As it happened, sleeping on a lumpy mattress that smelled like wet dog—but my wet dog, which was at once comforting and heart-wrenching—only made my biological clock tick even louder. So when my phone lit up on my desk the following morning, I’d been in the middle of Googling all things fertility.

It was Hadley, so I declined the call to continue reading about how decidedly un-rosy my pregnancy prospects were. It was the end of May; I would turn thirty-eight in July. Some of the medical websites I’d been browsing suggested I might still have time, since my mother’d had Piper at thirty-seven. But that had been her third child, and in a cruel twist of fate, it turned out that the more children a woman already had, the less trouble she typically had getting pregnant. And Hadley, who was forty but also luckier than me and loaded, had gone through fertility treatment for more than two years before finally giving birth to her twins.

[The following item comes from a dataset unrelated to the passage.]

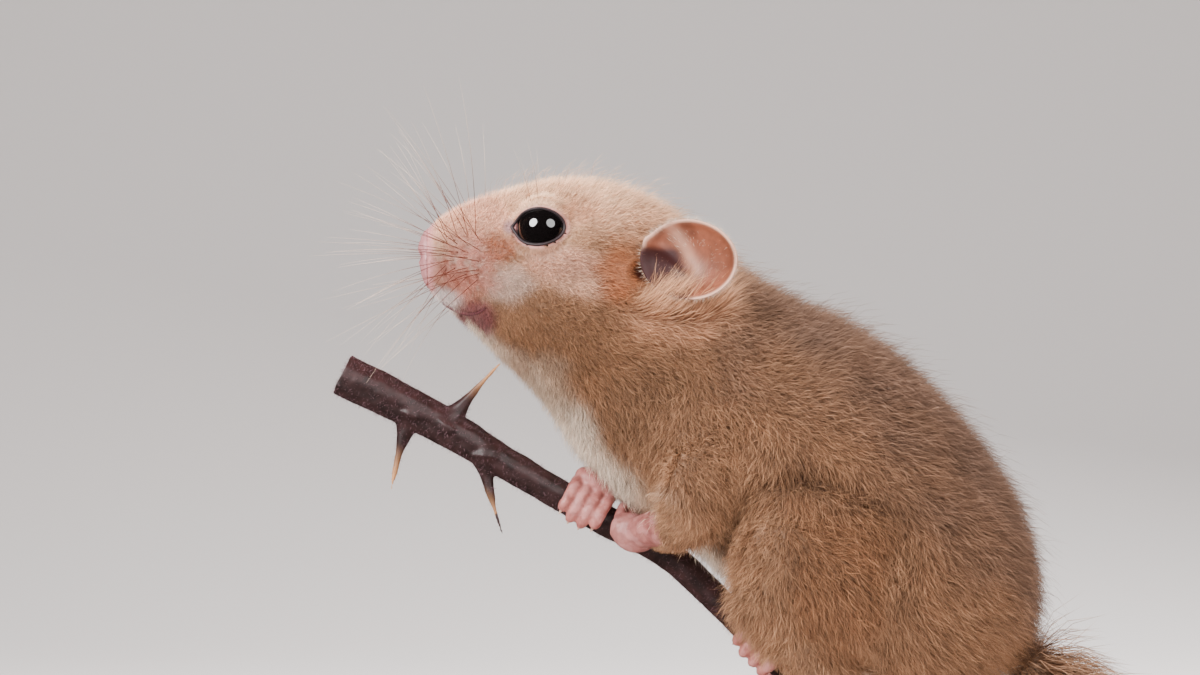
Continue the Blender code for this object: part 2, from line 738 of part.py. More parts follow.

Come to think of it, Hadley was probably the best person to talk to about this. Trouble was, I didn’t actually want to tell her about Josh. Hadley and I hadn’t been close as kids—she was always off running this student organization or doing that honors project, and then she graduated from high school early and took off for Yale, and that was that. I hadn’t needed her back then. But as adults, we’d come to realize that being raised by the same parents at the same time was like being the last few to speak a dying language. Admittedly, Hadley and I were more alike than we were different, whereas Piper was, quite frankly, unlike anyone I’d ever met. Really, Hadley was my closest friend these days.

Yet she was nonetheless my sister—and a sister said things that most friends would not. The minute I admitted what I’d done, she was going to list all the reasons I was a fool. Worse, I wouldn’t be able to tell her the truth about why I’d made that decision, because either she or Piper would call Josh and tell him that this was about me wanting to start a family immediately, and he would then acquiesce to impregnating me out of obligation. How odd that the thing I’d spent years longing for was now the very one I was trying to avoid.

I’d just put my phone on silent when Hadley’s name appeared on the screen again. My sisters and I had a rule: if it was important, we’d call twice. I sighed and picked up. “Hey, Had. What’s wrong?”

“You tell me,” she said.

I hated when she did that—pulled out her freaky psychic ability to just know when something was upsetting me. She’d probably sensed a disturbance in the force the moment I dropped a grenade on my marriage last night and had been waiting for me to muster the courage to tell her about it.

“You’re the one who called twice,” I pointed out.